No child should go to school fearing racist abuse and preventing that should be among the most basic obligations of any civilised education system. Yet for Jewish pupils in Britain, it is a principle that increasingly has to be defended rather than assumed.

The figures are stark: school-related antisemitic incidents have been recorded at twice the levels seen before the Hamas attacks of October 7, 2023. More than one in five British-Jewish parents say their children have experienced antisemitism connected to school. More than half of Jewish teachers surveyed by the NASUWT teachers’ union say they have experienced antisemitism in the workplace in the past year.

These are not marginal complaints but describe an unbearable situation in which children, and the adults entrusted with teaching them, are encountering anti-Jewish hatred in institutions whose first duty is their safety. It is bad enough when such prejudice comes from other pupils. Children can be ignorant, cruel and susceptible to the prejudices of their surroundings, and schools exist in part to correct that.
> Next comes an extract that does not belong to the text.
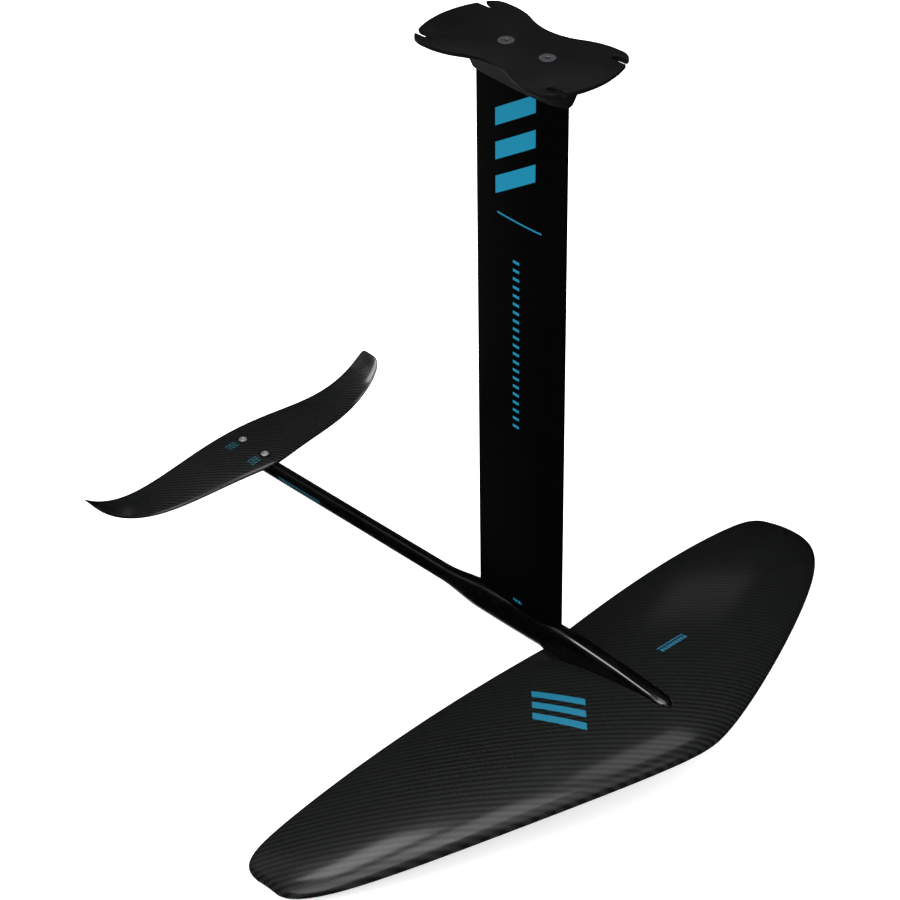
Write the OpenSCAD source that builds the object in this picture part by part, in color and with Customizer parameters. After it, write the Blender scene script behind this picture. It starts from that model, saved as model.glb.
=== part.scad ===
// Hydrofoil for a wing or surf board: mast plate, foil-section mast, fuselage, front wing and
// rear stabiliser, bolted together. Millimetres, +X forward, +Y to port, +Z up.
// The origin is the centre of the mast plate's top face, which bolts against the board.

/* [Mast plate] */
// Length of the plate, fore and aft
plate_l = 214.6; // [204:0.2:230]
// Width across its four lobes
plate_w = 120.2; // [112:0.2:124]
// Width of the waist between the lobes
plate_waist = 86.8; // [84:0.2:96]
// Thickness of the plate
plate_t = 6; // [5:0.5:10]
// Radius of the two bowed ends
plate_end_r = 101.4; // [98:0.2:140]
// Radius of the two hollows in the sides
plate_waist_r = 73.8; // [70:0.2:90]
// Radius of the lobes' corners
plate_corner_r = 20.4; // [16:0.2:20.6]
// Radius that carries each lobe's side into the hollow
plate_side_r = 80; // [60:1:84]
// Distance between front and rear board bolts
slot_pitch_x = 165; // [160:1:170]
// Distance between the two rows of board bolts
slot_pitch_y = 90; // [88:1:92]
// Width of the open slots for M8 board bolts
slot_w = 8.5; // [8.2:0.1:9]
// Place of the rear plate screw
head_screw_rear = -19.6; // [-24:0.1:-16]
// Place of the front plate screw
head_screw_front = 35.4; // [30:0.1:40]

/* [Mast] */
// Chord of the mast
mast_chord = 123.6; // [118:0.2:130]
// Greatest thickness of the mast
mast_t = 15; // [14.5:0.5:19]
// Place of its leading edge
mast_lead = 63.1; // [60:0.1:66]
// Wall of the hollow extrusion
mast_wall = 2.2; // [2:0.1:2.6]
// Length of each solid end of the two screw ribs
rib_w = 17; // [14:1:20]
// Height of the mast's foot, under the plate's top face
mast_foot = -705; // [-707:1:-703]
// Depth of the head collar, from the plate down
head_depth = 44; // [38:1:50]
// How far the collar's top stands out from the mast
head_flare = 17; // [12:1:18]

/* [Fuselage] */
// Height of the fuselage's centre line
axis_z = -698; // [-700:0.5:-697]
// Half width and half height of the tail boom
boom_r = [8.2, 9.6];
// Half width and half height around the mast socket
socket_r = [13, 18];
// Tail end of the fuselage
tail_x = -484; // [-486:1:-480]
// Tip of the fuselage's nose
nose_x = 223; // [218:1:228]
// Half depth of the flat underside that sits in the front wing
seat_z = 15; // [14:0.5:15.5]

/* [Front wing] */
// Leading edge at the middle
wing_lead = 282.7; // [280:0.1:290]
// Trailing edge at the middle
wing_trail = 38.8; // [36:0.1:42]
// Half of the wing's span
wing_half = 423.4; // [400:0.1:440]
// Thickness as a share of the chord
wing_thick = 0.12; // [0.11:0.005:0.13]
// Camber as a share of the chord
wing_camber = 0.033; // [0.025:0.001:0.036]
// Thickness of each carbon skin
skin_t = 1.4; // [1.2:0.1:1.6]
// Places of the three screws that hold the wing
wing_screws = [85, 130, 175];

/* [Stabiliser] */
// Leading edge at the middle
stab_lead = -404.5; // [-406:0.5:-402]
// Trailing edge at the middle
stab_trail = -489.6; // [-492:0.2:-489]
// Half of its span
stab_half = 224; // [210:0.5:230]
// Thickness as a share of the chord
stab_thick = 0.08; // [0.075:0.005:0.09]
// Places of its two screws
stab_screws = [-464.3, -424.2];

/* [Hidden] */
$fn = 64;
eps = 0.01;
head_screws = [head_screw_rear, head_screw_front];
mast_trail = mast_lead - mast_chord;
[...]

It is intolerable, however, if those responsible for educating children not only in literacy and numeracy but in basic civic and ethical standards are themselves involved in promoting, excusing or ignoring anti-Jewish racism.

That is why Sir David Bell’s independent review into antisemitism in schools is so necessary and why it is so deeply troubling that, as we report exclusively, a faction officially associated with the National Education Union (NEU), the largest education union in Britain and indeed Europe, has joined organisations calling for the review to be withdrawn. The NEU’s International Solidarity Network has aligned itself with campaigners who falsely suggest that efforts to define and combat antisemitism are a device to suppress criticism of Israel. It has also attacked the International Holocaust Remembrance Alliance definition of antisemitism, a widely adopted tool whose purpose is not to silence legitimate political debate but to help identify when such debate crosses into anti-Jewish racism.